Portrait de Juliette Récamier, née Bernard (1777-1849).

Gérard, François, baron, né en 1770 à Rome, décédé en 1837 à Paris

    • 19e siècle
    • Peinture
    • Tableau, Peinture
    • Peinture à l'huile, Toile (matériau)
    • Achat en vente publique
    • P1581

A model and a muse, as well as a patroness and collector, Juliette Récamier was one of the most frequently painted women of her time. She and her husband, the banker Jacques-Rose Récamier, installed themselves in the Chaussée-d’Antin neighborhood and opted for modernity by convoking the most fashionable artists of the time to their private mansion on Rue du Mont-Blanc. She organized many festivities there and held a highly reputed salon, leading it with brio; her salon was the gathering place for the capital’s artists and intellectuals. Juliette Récamier was the epicenter of worldly life in the first decades of the 19th century.

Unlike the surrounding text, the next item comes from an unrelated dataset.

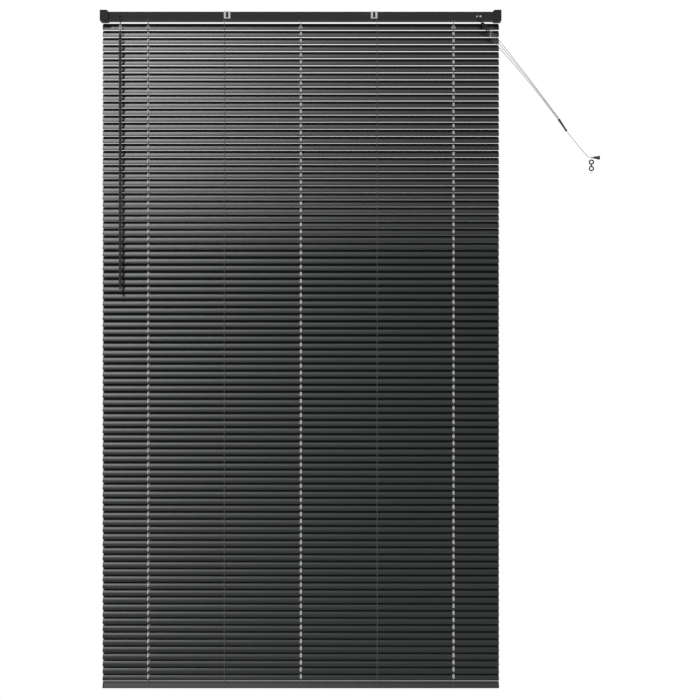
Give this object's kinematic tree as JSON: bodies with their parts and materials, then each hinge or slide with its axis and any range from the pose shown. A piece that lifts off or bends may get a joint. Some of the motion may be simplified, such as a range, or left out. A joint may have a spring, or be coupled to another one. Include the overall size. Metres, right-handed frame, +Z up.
{
  "type": "venetian blind",
  "caption": "Black venetian blind with narrow slats, box end brackets, a tilt wand and three pull cords that run aside to a cleat.",
  "frame": {"origin": "on the wall plane, midway between the end brackets, level with their tops", "axes": "+X to the right along the headrail, +Y into the wall, +Z up"},
  "size_m": [1.5117, 0.038, 2.0511],
  "materials": {
    "slat_black": "satin black vinyl",
    "headrail_black": "satin black paint on steel",
    "black_plastic": "black moulded plastic with a low gloss",
    "pale_grey_plastic": "pale grey moulded plastic",
    "white_nylon": "natural white nylon",
    "steel": "plain zinc plated steel",
    "cord_grey": "braided polyester cord, mid grey",
    "cord_dark": "fine knitted polyester ladder string"
  },
  "bodies": {
    "root": {"headrail": "headrail_black", "left_bracket": "headrail_black", "right_bracket": "headrail_black", "left_clip": "pale_grey_plastic", "right_clip": "pale_grey_plastic", "tilter_housing": "black_plastic", "cord_lock": "black_plastic", "cord_cleat": "black_plastic", "cord_joiner": "black_plastic", "tail_cord": "cord_grey", "tassel": "black_plastic", "cord_tails": "cord_grey", "cradle_1": "white_nylon", "cradle_2": "white_nylon", "cradle_3": "white_nylon", "cradle_4": "white_nylon", "cradle_5": "white_nylon", "ladder_1": "cord_dark", "ladder_2": "cord_dark", "ladder_3": "cord_dark", "ladder_4": "cord_dark", "ladder_5": "cord_dark", "lift_cord_1": "cord_grey", "lift_cord_2": "cord_grey", "lift_cord_3": "cord_grey", "pull_cord_1": "cord_grey", "pull_cord_2": "cord_grey", "pull_cord_3": "cord_grey"},
    "tilt_shaft": {"tilt_rod": "steel", "tilter_gear": "white_nylon", "ladder_drum_1": "white_nylon", "ladder_drum_2": "white_nylon", "ladder_drum_3": "white_nylon", "ladder_drum_4": "white_nylon", "ladder_drum_5": "white_nylon"},
    "worm_shaft": {"tilter_worm": "black_plastic"},
    "link": {"wand_link": "pale_grey_plastic"},
    "wand_rod": {"wand": "black_plastic"},
    "left_door": {"left_bracket_door": "headrail_black"},
    "right_door": {"right_bracket_door": "headrail_black"},
    "roller": {"lock_roller": "steel"},
    "rail_carrier": {"lift_cord_knot": "cord_grey"},
    "rail": {"bottom_rail": "headrail_black", "left_rail_cap": "black_plastic", "right_rail_cap": "black_plastic"},
    "slat_00_body": {"slat_00": "slat_black"},
    "slat_13_body": {"slat_13": "slat_black"},
    "carrier_13": {"slat_carrier_13": "cord_grey"},
    "slat_26_body": {"slat_26": "slat_black"},
    "carrier_26": {"slat_carrier_26": "cord_grey"},
    "slat_39_body": {"slat_39": "slat_black"},
    "carrier_39": {"slat_carrier_39": "cord_grey"},
    "slat_53_body": {"slat_53": "slat_black"},
    "carrier_53": {"slat_carrier_53": "cord_grey"},
    "slat_66_body": {"slat_66": "slat_black"},
    "carrier_66": {"slat_carrier_66": "cord_grey"},
    "slat_79_body": {"slat_79": "slat_black"},
    "carrier_79": {"slat_carrier_79": "cord_grey"},
    "slat_92_body": {"slat_92": "slat_black"},
    "carrier_92": {"slat_carrier_92": "cord_grey"}
  },
  "joints": [
    {"name": "tilt", "type": "hinge", "parent": "root", "child": "tilt_shaft", "pos_m": [0, -0.015, -0.017], "axis": [-1, 0, 0], "range_deg": [0, 124]},
    {"name": "lift", "type": "slide", "parent": "root", "child": "rail_carrier", "axis": [0, 0, 1], "range_m": [0, 1.7], "deforming": ["ladder_1", "ladder_2", "ladder_3", "ladder_4", "ladder_5", "lift_cord_1", "lift_cord_2", "lift_cord_3"]},
    {"name": "rail_tilt", "type": "hinge", "parent": "rail_carrier", "child": "rail", "pos_m": [0, -0.015, -2.0404], "axis": [-1, 0, 0], "range_deg": [0, 124]},
    {"name": "worm_spin", "type": "hinge", "parent": "root", "child": "worm_shaft", "pos_m": [-0.5436, -0.02289, -0.01413], "axis": [0, -0.342, -0.9397], "range_deg": [0, 1984]},
    {"name": "wand_swing", "type": "hinge", "parent": "root", "child": "link", "pos_m": [-0.5436, -0.03413, -0.0462], "axis": [-1, 0, 0], "range_deg": [0, 35]},
    {"name": "wand_spin", "type": "hinge", "parent": "link", "child": "wand_rod", "pos_m": [-0.5436, -0.03413, -0.0625], "axis": [0, 0, -1], "range_deg": [0, 1984]},
    {"name": "left_door_hinge", "type": "hinge", "parent": "root", "child": "left_door", "pos_m": [-0.593, -0.03115, -0.03165], "axis": [1, 0, 0], "range_deg": [0, 100]},
    {"name": "right_door_hinge", "type": "hinge", "parent": "root", "child": "right_door", "pos_m": [0.593, -0.03115, -0.03165], "axis": [1, 0, 0], "range_deg": [0, 100]},
    {"name": "roller_swing", "type": "hinge", "parent": "root", "child": "roller", "pos_m": [0.543, -0.015, -0.016], "axis": [1, 0, 0], "range_deg": [0, 40]},
    {"name": "slat_00_tilt", "type": "hinge", "parent": "root", "child": "slat_00_body", "pos_m": [0, -0.015, -0.047], "axis": [-1, 0, 0], "range_deg": [0, 124]},
    {"name": "slat_13_lift", "type": "slide", "parent": "root", "child": "carrier_13", "axis": [0, 0, 1], "range_m": [0, 0.23987]},
    {"name": "slat_13_tilt", "type": "hinge", "parent": "carrier_13", "child": "slat_13_body", "pos_m": [0, -0.015, -0.3252], "axis": [-1, 0, 0], "range_deg": [0, 124]},
    {"name": "slat_26_lift", "type": "slide", "parent": "root", "child": "carrier_26", "axis": [0, 0, 1], "range_m": [0, 0.47924]},
    {"name": "slat_26_tilt", "type": "hinge", "parent": "carrier_26", "child": "slat_26_body", "pos_m": [0, -0.015, -0.6034], "axis": [-1, 0, 0], "range_deg": [0, 124]},
    {"name": "slat_39_lift", "type": "slide", "parent": "root", "child": "carrier_39", "axis": [0, 0, 1], "range_m": [0, 0.71861]},
    {"name": "slat_39_tilt", "type": "hinge", "parent": "carrier_39", "child": "slat_39_body", "pos_m": [0, -0.015, -0.8816], "axis": [-1, 0, 0], "range_deg": [0, 124]},
    {"name": "slat_53_lift", "type": "slide", "parent": "root", "child": "carrier_53", "axis": [0, 0, 1], "range_m": [0, 0.97639]},
    {"name": "slat_53_tilt", "type": "hinge", "parent": "carrier_53", "child": "slat_53_body", "pos_m": [0, -0.015, -1.1812], "axis": [-1, 0, 0], "range_deg": [0, 124]},
    {"name": "slat_66_lift", "type": "slide", "parent": "root", "child": "carrier_66", "axis": [0, 0, 1], "range_m": [0, 1.21576]},
    {"name": "slat_66_tilt", "type": "hinge", "parent": "carrier_66", "child": "slat_66_body", "pos_m": [0, -0.015, -1.4594], "axis": [-1, 0, 0], "range_deg": [0, 124]},
    {"name": "slat_79_lift", "type": "slide", "parent": "root", "child": "carrier_79", "axis": [0, 0, 1], "range_m": [0, 1.45513]},
    {"name": "slat_79_tilt", "type": "hinge", "parent": "carrier_79", "child": "slat_79_body", "pos_m": [0, -0.015, -1.7376], "axis": [-1, 0, 0], "range_deg": [0, 124]},
    {"name": "slat_92_lift", "type": "slide", "parent": "root", "child": "carrier_92", "axis": [0, 0, 1], "range_m": [0, 1.6945]},
    {"name": "slat_92_tilt", "type": "hinge", "parent": "carrier_92", "child": "slat_92_body", "pos_m": [0, -0.015, -2.0158], "axis": [-1, 0, 0], "range_deg": [0, 124]}
  ],
  "couplings": [
    {"joint": "rail_tilt", "follows": "tilt", "ratio": 1},
    {"joint": "worm_spin", "follows": "tilt", "ratio": 16},
    {"joint": "wand_spin", "follows": "tilt", "ratio": 16},
    {"joint": "slat_00_tilt", "follows": "tilt", "ratio": 1},
    {"joint": "slat_13_lift", "follows": "lift", "ratio": 0.14081},
    {"joint": "slat_13_tilt", "follows": "tilt", "ratio": 1},
    {"joint": "slat_26_lift", "follows": "lift", "ratio": 0.28161},
    {"joint": "slat_26_tilt", "follows": "tilt", "ratio": 1},
    {"joint": "slat_39_lift", "follows": "lift", "ratio": 0.42242},
    {"joint": "slat_39_tilt", "follows": "tilt", "ratio": 1},
    {"joint": "slat_53_lift", "follows": "lift", "ratio": 0.57405},
    {"joint": "slat_53_tilt", "follows": "tilt", "ratio": 1},
    {"joint": "slat_66_lift", "follows": "lift", "ratio": 0.71486},
    {"joint": "slat_66_tilt", "follows": "tilt", "ratio": 1},
    {"joint": "slat_79_lift", "follows": "lift", "ratio": 0.85567},
    {"joint": "slat_79_tilt", "follows": "tilt", "ratio": 1},
    {"joint": "slat_92_lift", "follows": "lift", "ratio": 0.99647},
    {"joint": "slat_92_tilt", "follows": "tilt", "ratio": 1}
  ]
}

Very conscious of her personal image, she controlled it thoroughly and ensured its proliferation by calling on the most well-known masters for her portrait (including David, Gérard, Chignard and Canova). In 1801, she ordered this portrait by François Gérard, which was very soon considered to be one of the painter’s masterpieces. He first planned to show her as a standing nude, but finally decided on this less daring composition. He painted her according to the fashion that socialites of the time fought over for their portraits: she is seated on an Antique chair, wearing a fashionable white dress in the Greek style that accentuates the body and wrapped in a brightly colored shawl. The way the work is executed brings out the delicate features and charm of Juliette Récamier, which were universally admired.

Madame Récamier was fully satisfied with her portrait and, before making a gift of it to Prince Augustus of Prussia in 1822, she had copies of it distributed through engravings. She paid very careful attention to the execution of the preparatory drawing for the engraving, as is revealed in her correspondence on this topic with François Gérard.